== RECORDS SHOWN

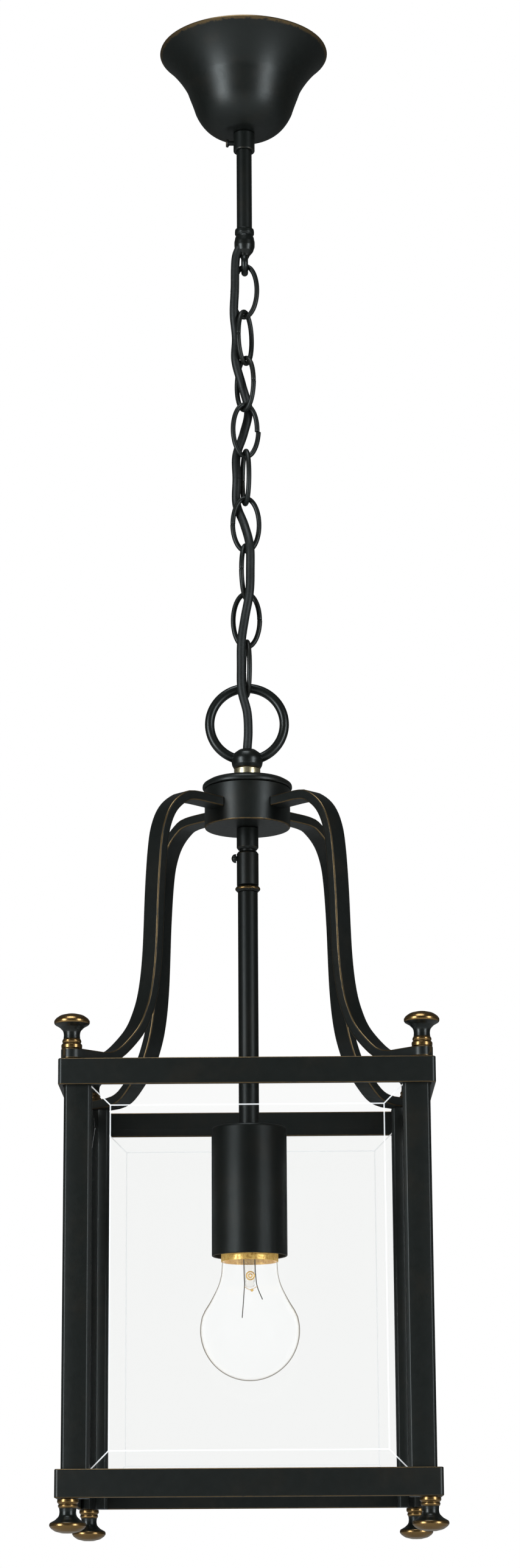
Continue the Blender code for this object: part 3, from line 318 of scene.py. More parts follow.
bevelPaintedHighlight = glowLineFinish("paneBevelLine", rgb(0.62, 0.62, 0.62), 0.62)
print("finishes made")


def rounded(points, steps=5):  # points are (radius, height) or (radius, height, corner radius)
    made = []
    for index, point in enumerate(points):
        here = Vector(point[:2])
        if len(point) < 3 or not 0 < index < len(points) - 1:
            made.append(here)
            continue
        before = Vector(points[index - 1][:2]) - here
        after = Vector(points[index + 1][:2]) - here
        half = before.angle(after) / 2
        reach = min(point[2] / math.tan(half), before.length * 0.49, after.length * 0.49)
        start = here + before.normalized() * reach
        end = here + after.normalized() * reach
        for step in range(steps + 1):
            t = step / steps
            made.append(start * (1 - t) ** 2 + here * 2 * t * (1 - t) + end * t ** 2)
    return made


def spun(points, steps=72, loop=False):
    bm = bmesh.new()
    verts = [bm.verts.new((point[0], 0, point[1])) for point in points]
    edges = [bm.edges.new(pair) for pair in zip(verts, verts[1:])]
    if loop:
        edges.append(bm.edges.new((verts[-1], verts[0])))
    bmesh.ops.spin(bm, geom=verts + edges, cent=(0, 0, 0), axis=(0, 0, 1),
                   angle=math.tau, steps=steps, use_merge=True)
    bmesh.ops.remove_doubles(bm, verts=bm.verts, dist=1e-6)
    bmesh.ops.recalc_face_normals(bm, faces=bm.faces)
    return bm


def carriage(path, closed):  # a turning frame carried along a path without twist
    turns = []
    count = len(path)
    normal = None
    for index, point in enumerate(path):
        after = path[(index + 1) % count] if closed or index < count - 1 else point
        before = path[index - 1] if closed or index > 0 else point
        along = (after - before).normalized()
        if normal is None:
            normal = along.orthogonal().normalized()
        normal = (normal - along * normal.dot(along)).normalized()
        turn = Matrix((normal, along.cross(normal), along)).transposed().to_4x4()
        turns.append(Matrix.Translation(point) @ turn)
    return turns


def sweptRound(path, radius, sides=20, closed=False, into=None):
    bm = into or bmesh.new()
    rings = []
    for turn in carriage(path, closed):
        circle = bmesh.ops.create_circle(bm, cap_ends=False, radius=radius, segments=sides, matrix=turn)
        made = circle["verts"]
        rings.append((made, list({edge for vert in made for edge in vert.link_edges})))
    pairs = list(zip(rings, rings[1:]))
    if closed:
        pairs.append((rings[-1], rings[0]))
    for (_, first), (_, second) in pairs:
        bmesh.ops.bridge_loops(bm, edges=first + second)
    if not closed:
        bmesh.ops.contextual_create(bm, geom=rings[0][0])
        bmesh.ops.contextual_create(bm, geom=rings[-1][0])
    bmesh.ops.recalc_face_normals(bm, faces=bm.faces)
    return bm


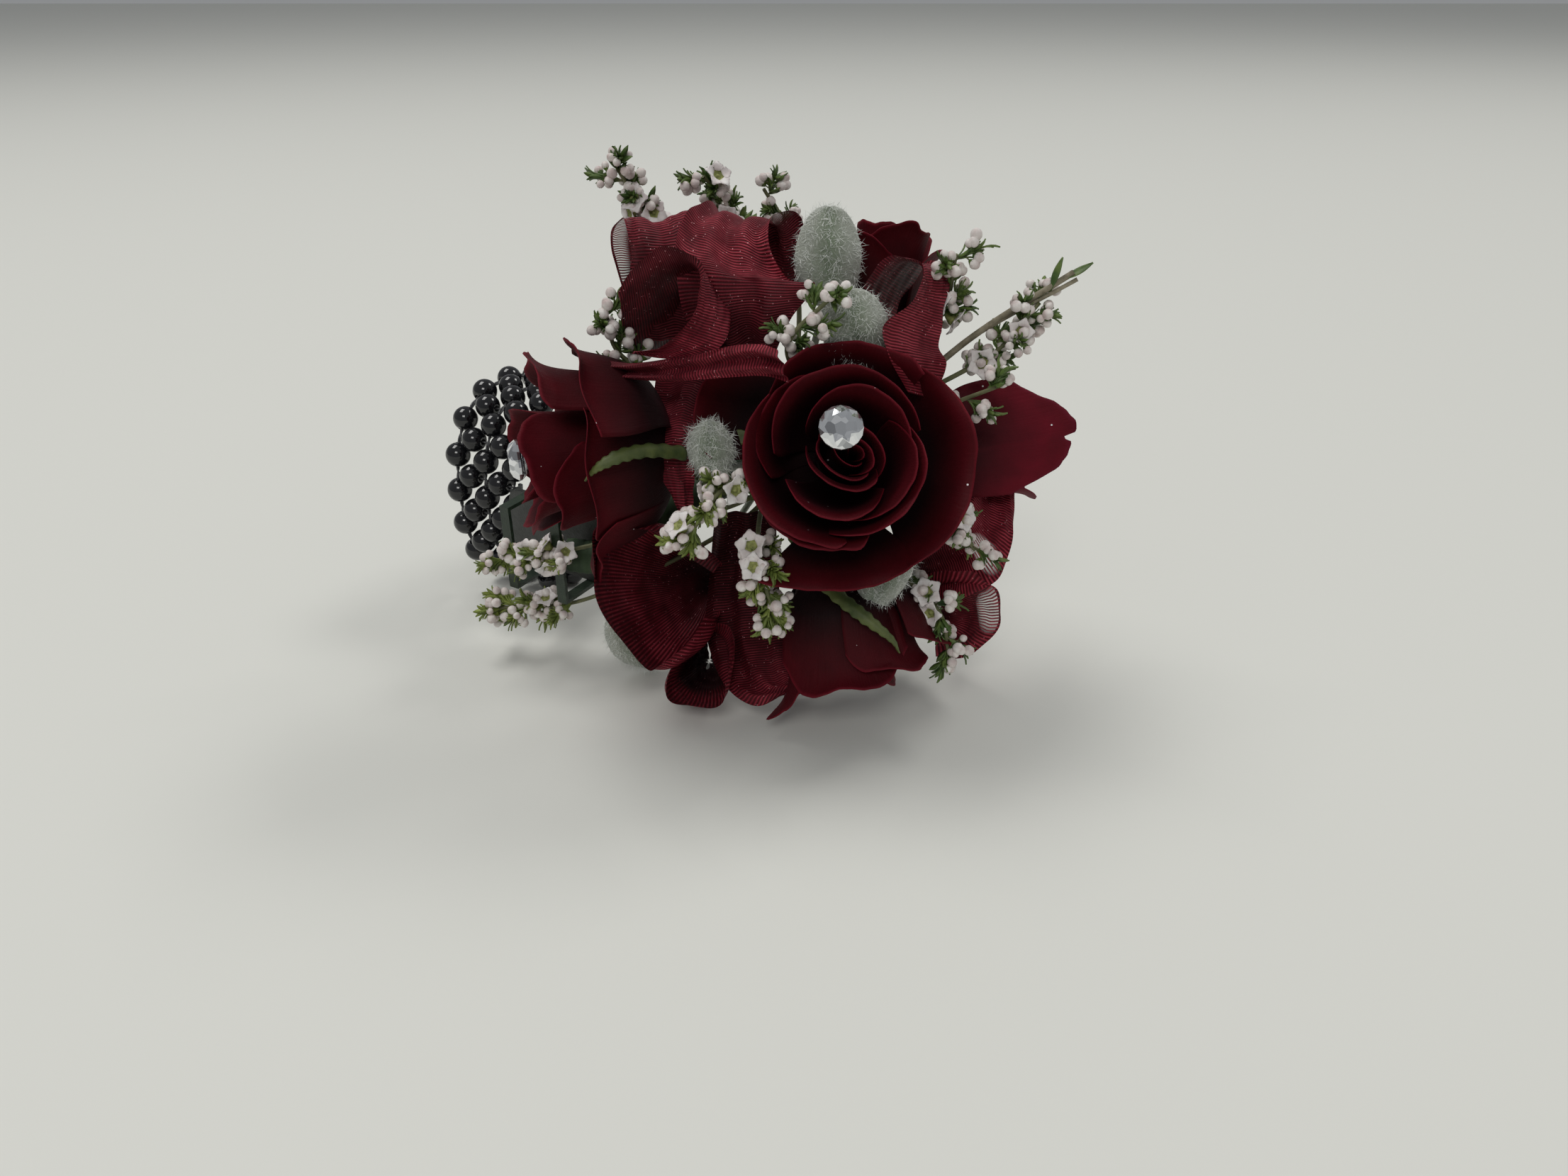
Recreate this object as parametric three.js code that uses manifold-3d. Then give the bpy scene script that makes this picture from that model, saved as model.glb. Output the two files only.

====

YOUR TASK
Your task is to print all of the records exactly.

SOLUTION
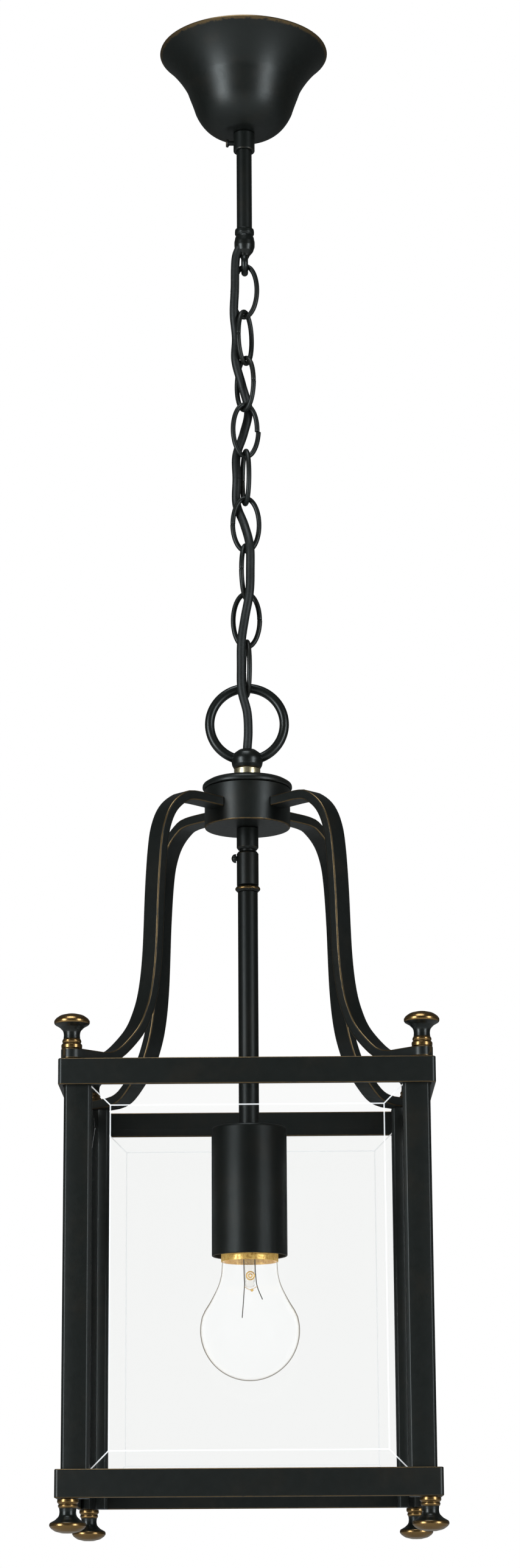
Continue the Blender code for this object: part 3, from line 318 of scene.py. More parts follow.
bevelPaintedHighlight = glowLineFinish("paneBevelLine", rgb(0.62, 0.62, 0.62), 0.62)
print("finishes made")


def rounded(points, steps=5):  # points are (radius, height) or (radius, height, corner radius)
    made = []
    for index, point in enumerate(points):
        here = Vector(point[:2])
        if len(point) < 3 or not 0 < index < len(points) - 1:
            made.append(here)
            continue
        before = Vector(points[index - 1][:2]) - here
        after = Vector(points[index + 1][:2]) - here
        half = before.angle(after) / 2
        reach = min(point[2] / math.tan(half), before.length * 0.49, after.length * 0.49)
        start = here + before.normalized() * reach
        end = here + after.normalized() * reach
        for step in range(steps + 1):
            t = step / steps
            made.append(start * (1 - t) ** 2 + here * 2 * t * (1 - t) + end * t ** 2)
    return made


def spun(points, steps=72, loop=False):
    bm = bmesh.new()
    verts = [bm.verts.new((point[0], 0, point[1])) for point in points]
    edges = [bm.edges.new(pair) for pair in zip(verts, verts[1:])]
    if loop:
        edges.append(bm.edges.new((verts[-1], verts[0])))
    bmesh.ops.spin(bm, geom=verts + edges, cent=(0, 0, 0), axis=(0, 0, 1),
                   angle=math.tau, steps=steps, use_merge=True)
    bmesh.ops.remove_doubles(bm, verts=bm.verts, dist=1e-6)
    bmesh.ops.recalc_face_normals(bm, faces=bm.faces)
    return bm


def carriage(path, closed):  # a turning frame carried along a path without twist
    turns = []
    count = len(path)
    normal = None
    for index, point in enumerate(path):
        after = path[(index + 1) % count] if closed or index < count - 1 else point
        before = path[index - 1] if closed or index > 0 else point
        along = (after - before).normalized()
        if normal is None:
            normal = along.orthogonal().normalized()
        normal = (normal - along * normal.dot(along)).normalized()
        turn = Matrix((normal, along.cross(normal), along)).transposed().to_4x4()
        turns.append(Matrix.Translation(point) @ turn)
    return turns


def sweptRound(path, radius, sides=20, closed=False, into=None):
    bm = into or bmesh.new()
    rings = []
    for turn in carriage(path, closed):
        circle = bmesh.ops.create_circle(bm, cap_ends=False, radius=radius, segments=sides, matrix=turn)
        made = circle["verts"]
        rings.append((made, list({edge for vert in made for edge in vert.link_edges})))
    pairs = list(zip(rings, rings[1:]))
    if closed:
        pairs.append((rings[-1], rings[0]))
    for (_, first), (_, second) in pairs:
        bmesh.ops.bridge_loops(bm, edges=first + second)
    if not closed:
        bmesh.ops.contextual_create(bm, geom=rings[0][0])
        bmesh.ops.contextual_create(bm, geom=rings[-1][0])
    bmesh.ops.recalc_face_normals(bm, faces=bm.faces)
    return bm


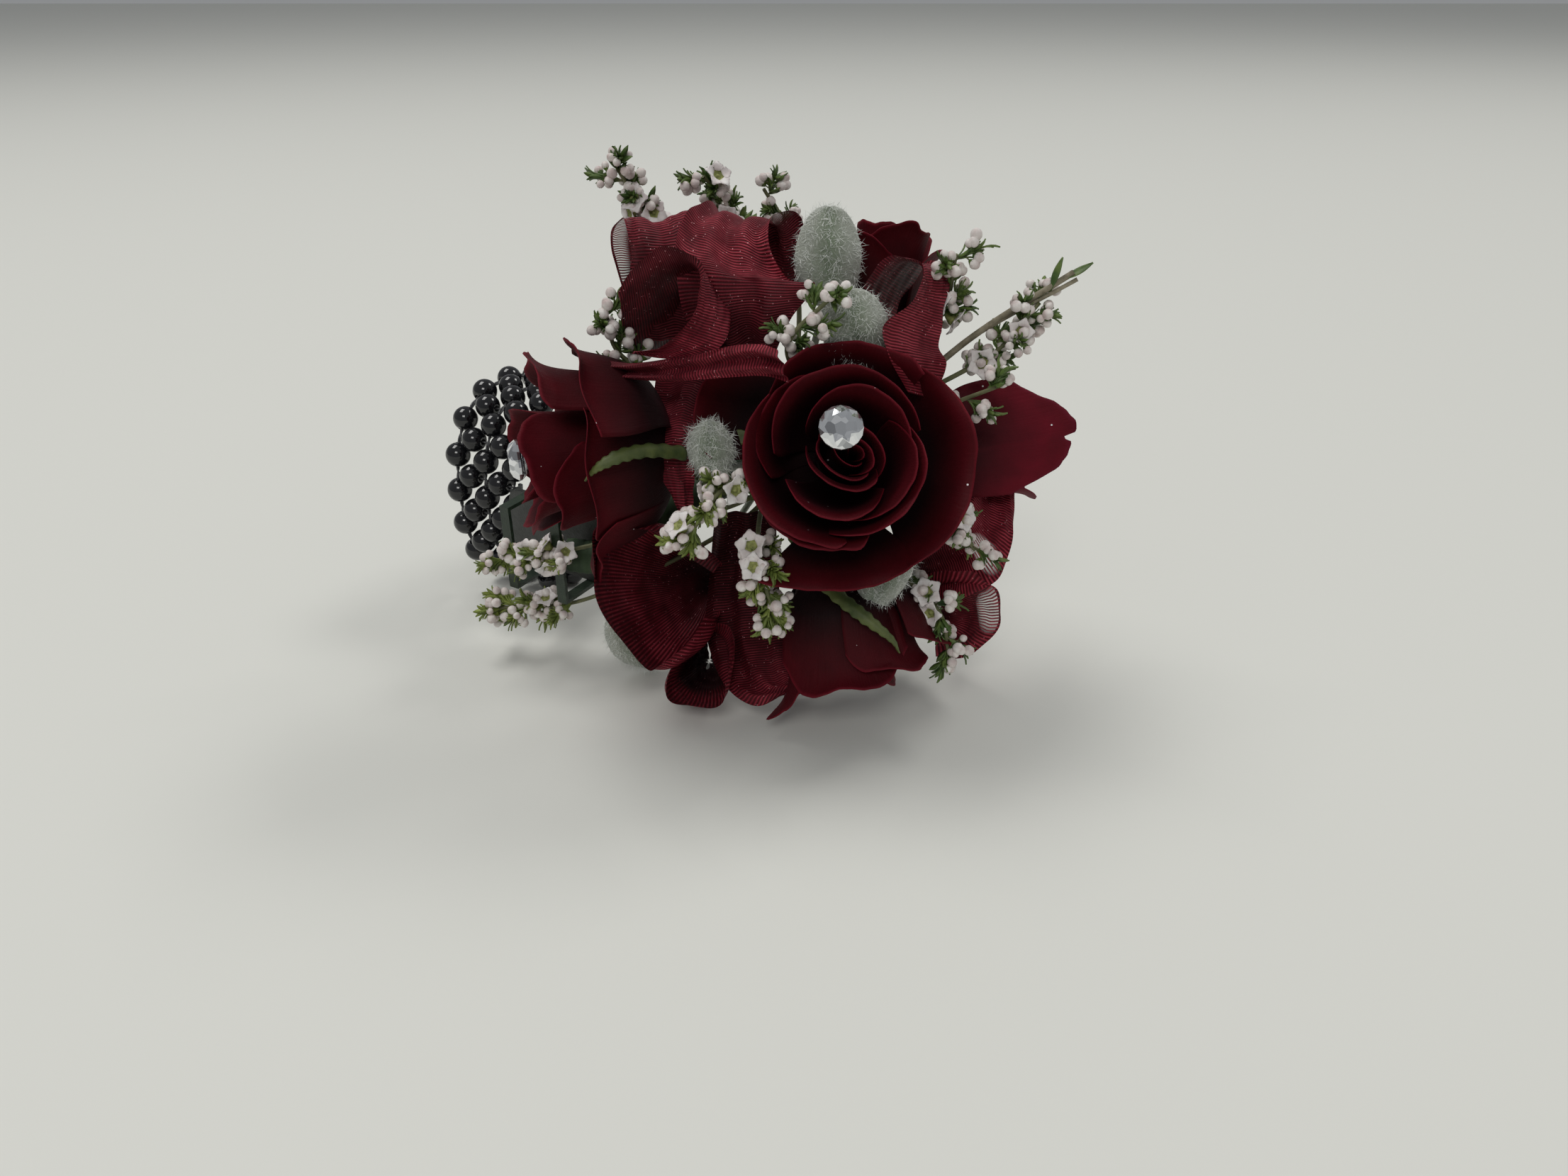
Recreate this object as parametric three.js code that uses manifold-3d. Then give the bpy scene script that makes this picture from that model, saved as model.glb. Output the two files only.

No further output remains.